When to use a dedicated landing page instead of your website page
Sometimes a standard service page will do the job. If it is tightly written, relevant to the ad group and built with conversion in mind, there may be no need to create something separate.
But in many cases, dedicated landing pages are the better option. They let you control the message, remove distractions and align the page closely to a campaign. This is especially useful when you are targeting different sectors, locations, services or offers.
The trade-off is maintenance. More pages mean more content to manage, test and keep accurate. That is fine if the campaign justifies it. It is harder to defend if you are spinning up pages without enough traffic or strategic purpose behind them.
For most businesses, the answer is not dozens of thin landing pages. It is a smaller number of well-built pages tied to clear commercial intent.
Why this is often a website issue, not just a PPC issue
Landing page performance often reveals wider website problems. Weak messaging, poor mobile usability, slow load times and unclear calls to action do not just hurt paid traffic.

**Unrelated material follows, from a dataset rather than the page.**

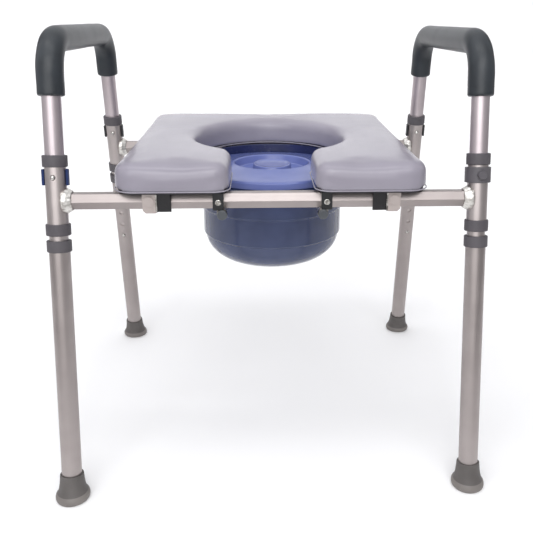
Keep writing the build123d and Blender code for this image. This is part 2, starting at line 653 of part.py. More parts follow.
# --- bucket ------------------------------------------------------------------------------------
def bucket_profile(inset, top):
    """Half section of the bucket's body, drawn inwards by inset, from its floor to a height."""
    base = FLANGE_Z - BUCKET_DEPTH + inset
    belly_top = FLANGE_Z - BUCKET_DEPTH + BUCKET_BELLY
    upper_r, middle_r, lower_r = (BUCKET_R - step * BUCKET_STEP - inset for step in range(3))
    ridge = FLANGE_Z - BUCKET_RIDGE
    arc = EllipticalCenterArc((BUCKET_FLAT_R, belly_top), lower_r - BUCKET_FLAT_R,
                              belly_top - base, start_angle=270, arc_size=90)
    wall = Polyline((lower_r, belly_top), (middle_r, belly_top + BUCKET_STEP), (middle_r, ridge),
                    (upper_r, ridge + BUCKET_STEP), (upper_r, top))
    rest = Polyline((upper_r, top), (0, top), (0, base), (BUCKET_FLAT_R, base))
    return make_face(Curve() + [arc, wall, rest])


def bucket():
    """Round bucket with two ridges, a flange that rests on the rails and a splash guard at the rear."""
    shell = revolve(Plane.XZ * bucket_profile(0, FLANGE_Z + FLANGE_THICKNESS), Axis.Z)
    shell += cylinder(FLANGE_R, FLANGE_Z, FLANGE_Z + FLANGE_THICKNESS)
    high = BOARD_BASE + BOARD_THICKNESS + PAD_THICKNESS
    away = 2 * FLANGE_R
    drop = away / tan(radians(180 - GUARD_ARC / 2))
    open_front = Polyline((0, 0), (away, -drop), (away, -away), (-away, -away), (-away, -drop), close=True)
    guard = pipe(FLANGE_R, GUARD_WALL, FLANGE_Z, high)
    guard -= Pos(0, 0, FLANGE_Z) * extrude(make_face(open_front), high - FLANGE_Z)
    guard -= tilted(block((-away, away), (-away, away), (BOARD_BASE - GUARD_GAP, 2 * high)))
    shell += guard
    shell -= revolve(Plane.XZ * bucket_profile(BUCKET_WALL, high), Axis.Z)
    return Pos(BUCKET_X, 0, 0) * shell


def bucket_lid():
    """Domed lid with a skirt, a round recess and an oval grip."""
    def surface(inset):
        edge_r = LID_R - inset
        shoulder = LID_Z + LID_EDGE - inset
        top = LID_Z + LID_RISE - inset
        floor = top - RECESS_DEPTH
        return [(edge_r, LID_Z), (edge_r, shoulder), (edge_r - 2.0, shoulder + 2.0), (RECESS_R + 4.0, top),
                (RECESS_R, top - 0.6), (RECESS_R - 5.0, floor), (0, floor)]

    outer = surface(0)
    inner = surface(LID_WALL)
    shell = revolve(Plane.XZ * make_face(Polyline(*outer, *reversed(inner), close=True)), Axis.Z)
    floor = LID_Z + LID_RISE - RECESS_DEPTH
    base = Pos(0, HANDLE_OFFSET, floor - LID_WALL / 2) * Ellipse(HANDLE_WIDTH / 2, HANDLE_LENGTH / 2 - 4)
    grip = extrude(base, HANDLE_RISE + LID_WALL / 2, taper=6)
    top = floor + HANDLE_RISE
    dish = Pos(0, HANDLE_OFFSET, top - HANDLE_DISH) * Ellipse(HANDLE_WIDTH / 2 - 6, HANDLE_LENGTH / 2 - 11)
    return Pos(BUCKET_X, 0, 0) * (shell + (grip - extrude(dish, 2 * HANDLE_DISH)))


# --- write every sub-part ----------------------------------------------------------------------
def assembly():
    nodes = {}
    for name, (side, end) in CORNERS.items():
        nodes[f"post_{name}"] = post(side, end)
        nodes[f"leg_tube_{name}"] = leg_tube(side, end)
        nodes[f"leg_collar_{name}"] = leg_collar(side, end)
        nodes[f"leg_washer_{name}"] = leg_washer(side, end)
        nodes[f"foot_{name}"] = foot(side, end)
        nodes[f"arm_button_{name}"] = arm_button(side, end)
        nodes[f"leg_button_{name}"] = leg_button(side, end)
        nodes[f"button_clip_{name}"] = button_clip(side, end, -1 if name == KNOB_FRONT else 1)
    for name, end in ENDS.items():
        nodes[f"crossbar_{name}"] = crossbar(end)
    for name, side in SIDES.items():
        nodes[f"arm_tube_{name}"] = arm_tube(side)
        nodes[f"arm_grip_{name}"] = arm_grip(side)
        nodes[f"bucket_rail_{name}"] = bucket_rail(side)
        nodes[f"seat_hook_{name}"] = on_seat(seat_hook(side))
        nodes[f"bar_bumper_{name}"] = on_seat(bar_bumper(side))
        nodes[f"hinge_clip_{name}"] = on_seat(hinge_clip(side))
    groups = {"weld_beads": weld_bead, "post_top_collars": top_collar, "post_bottom_collars": bottom_collar,
              "leg_spigots": spigot, "rail_end_caps": rail_cap, "rail_clamps": rail_clamp,
              "rail_straps": rail_strap, "clamp_screws": clamp_screw}
    for name, make in groups.items():
        nodes[name] = Compound(children=[make(side, end) for side, end in CORNERS.values()])
    nodes["hook_strips"] = Compound(children=[on_seat(hook_strip(side)) for side in SIDES.values()])
    nodes["seat_screws"] = Compound(children=[on_seat(screw) for screw in seat_screws()])
    nodes["seat_board"] = on_seat(seat_board())
    nodes["seat_pad"] = on_seat(seat_pad())
    nodes["bucket"] = bucket()
    nodes["bucket_lid"] = bucket_lid()
    return nodes


os.makedirs("parts", exist_ok=True)
for node_name, shape in assembly().items():
    export_step(shape, f"parts/{node_name}.step")
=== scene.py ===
import bpy
import bmesh
import json
import math
from mathutils import Matrix, Vector, noise


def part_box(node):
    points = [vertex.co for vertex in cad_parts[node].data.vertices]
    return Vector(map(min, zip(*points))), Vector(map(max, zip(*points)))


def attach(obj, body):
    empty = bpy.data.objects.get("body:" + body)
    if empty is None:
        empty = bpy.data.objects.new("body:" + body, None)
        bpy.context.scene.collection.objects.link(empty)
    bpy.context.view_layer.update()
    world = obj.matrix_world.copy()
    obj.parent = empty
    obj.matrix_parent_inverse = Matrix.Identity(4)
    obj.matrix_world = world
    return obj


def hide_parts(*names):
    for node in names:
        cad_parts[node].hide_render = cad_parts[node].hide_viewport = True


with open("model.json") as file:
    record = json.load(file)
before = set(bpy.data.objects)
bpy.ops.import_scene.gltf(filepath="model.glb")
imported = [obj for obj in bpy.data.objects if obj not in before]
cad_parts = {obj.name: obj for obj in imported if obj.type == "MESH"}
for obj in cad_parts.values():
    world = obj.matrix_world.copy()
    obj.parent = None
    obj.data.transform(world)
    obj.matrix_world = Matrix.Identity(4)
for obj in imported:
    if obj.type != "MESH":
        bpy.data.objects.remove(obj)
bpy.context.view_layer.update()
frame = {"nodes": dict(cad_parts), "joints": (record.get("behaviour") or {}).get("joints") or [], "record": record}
MM = 0.001
SEAT_SLOPE = math.radians(1.3)                    # the seat falls towards the front
GRIP_R = 18.2 * MM                                # outside of the foam on the arms
ARM_R = 12.7 * MM
LEG_R = 14.35 * MM
ARM_BEND_R = 50.0 * MM                            # to the middle of the tube
GAP_HALF = 58.5 * MM                              # half of the gap in the front of the seat
OPENING_HALF_X, OPENING_HALF_Y = 119 * MM, 130 * MM
NOISE_SPAN = {"From_Min": 0.3, "From_Max": 0.7}   # the part of a noise's range that it mostly fills
CORNERS = ("front_left", "front_right", "rear_left", "rear_right")
SIDES = ("left", "right")
joints = {joint["name"]: joint for joint in frame["joints"]}
mounts = {mount["name"]: mount for mount in frame["record"]["mounts"]}


# --- materials -------------------------------------------------------------------------------
def linear(hex_code):
    """An sRGB hex colour as linear RGBA."""
    channels = [int(hex_code[i:i + 2], 16) / 255 for i in (1, 3, 5)]
    return [c / 12.92 if c <= 0.04045 else ((c + 0.055) / 1.055) ** 2.4 for c in channels] + [1.0]


def add(tree, kind, settings=None, **inputs):
    """Adds one node with its settings; inputs are values, node outputs or nodes (their first output).

    Inputs are named as their sockets with _ for a space, or i and the socket's number.
    """
    node = tree.nodes.new("ShaderNode" + kind)
    for name, value in (settings or {}).items():
        setattr(node, name, value)
    for name, value in inputs.items():
        key = int(name[1:]) if name[0] == "i" and name[1:].isdigit() else name.replace("_", " ")
        if isinstance(value, bpy.types.Node):
            value = value.outputs[0]
        if isinstance(value, bpy.types.NodeSocket):
            tree.links.new(value, node.inputs[key])
        else:
            node.inputs[key].default_value = value
    return node


def new_material(name, **surface):
    """A material with its shader; returns the material, its tree and the shader."""
    material = bpy.data.materials.new(name)
    material.use_nodes = True
    tree = material.node_tree
    shader = next(node for node in tree.nodes if node.type == "BSDF_PRINCIPLED")
    for socket, value in surface.items():
        shader.inputs[socket.replace("_", " ")].default_value = value
    return material, tree, shader


def along_tubes(tree, across, along):
    """Coordinates that follow the four raked tubes: streaks run up each tube, whichever corner it is at."""
    up = Vector(joints["leg_slide_rear_right"]["axis"])
    place = add(tree, "SeparateXYZ", Vector=add(tree, "TexCoord").outputs["Object"])
    z = place.outputs["Z"]
    parts = []
    for axis, lean in (("X", up.x / up.z), ("Y", up.y / up.z)):
        away = add(tree, "Math", {"operation": "ABSOLUTE"}, i0=place.outputs[axis])
        level = add(tree, "Math", {"operation": "MULTIPLY_ADD"}, i0=z, i1=-lean, i2=away)
        parts.append(add(tree, "Math", {"operation": "MULTIPLY"}, i0=level, i1=1 / (across * MM)))
    parts.append(add(tree, "Math", {"operation": "MULTIPLY"}, i0=z, i1=1 / (along * MM)))
    return add(tree, "CombineXYZ", X=parts[0], Y=parts[1], Z=parts[2])


def anodised(name, hex_a, hex_b, raked=True):
    """Anodised extruded aluminium: faint draw lines and a satin, slightly warm silver."""
    material, tree, shader = new_material(name, Metallic=1.0)
    place = add(tree, "TexCoord").outputs["Object"]
    # real draw lines are finer than 1.4 mm, and are drawn this coarse so that they show
    if raked:
        line_place = along_tubes(tree, 1.4, 90.0)
    else:
        per_line = [1 / (size * MM) for size in (90.0, 1.4, 1.4)]
        line_place = add(tree, "Mapping", Vector=place, Scale=per_line)
    lines = add(tree, "TexNoise", Vector=line_place, Scale=1.0, Detail=3.0)
    streak = add(tree, "MapRange", Value=lines, **NOISE_SPAN)
    cloud = add(tree, "TexNoise", Vector=place, Scale=1 / (45.0 * MM), Detail=2.0)
    shade = add(tree, "MapRange", Value=cloud, **NOISE_SPAN)
    colour = add(tree, "Mix", {"data_type": "RGBA"}, i0=shade, i6=linear(hex_a), i7=linear(hex_b))
    tree.links.new(colour.outputs[2], shader.inputs["Base Color"])
    rough = add(tree, "MapRange", Value=streak, To_Min=0.38, To_Max=0.46)
    tree.links.new(rough.outputs[0], shader.inputs["Roughness"])
    bump = add(tree, "Bump", Height=streak, Strength=0.12, Distance=0.05 * MM)
    tree.links.new(bump.outputs[0], shader.inputs["Normal"])
    return material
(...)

They affect SEO, direct enquiries and overall lead generation as well.
That is why treating PPC in isolation rarely works for long. If the campaign is bringing the right people in, but the website cannot convert them, the fix is bigger than ad settings. It sits in the structure, content and usability of the site itself.
This is where a joined-up approach matters. At Fifty2One, that often means looking beyond the ad account and fixing the pages, the UX and the tracking alongside the campaign. Not because it sounds good in a proposal, but because that is usually where better results actually come from.
If your ads are getting clicks but not enough leads, or the leads are not right, start with the landing page. It is often the simplest place to find the gap between traffic and growth.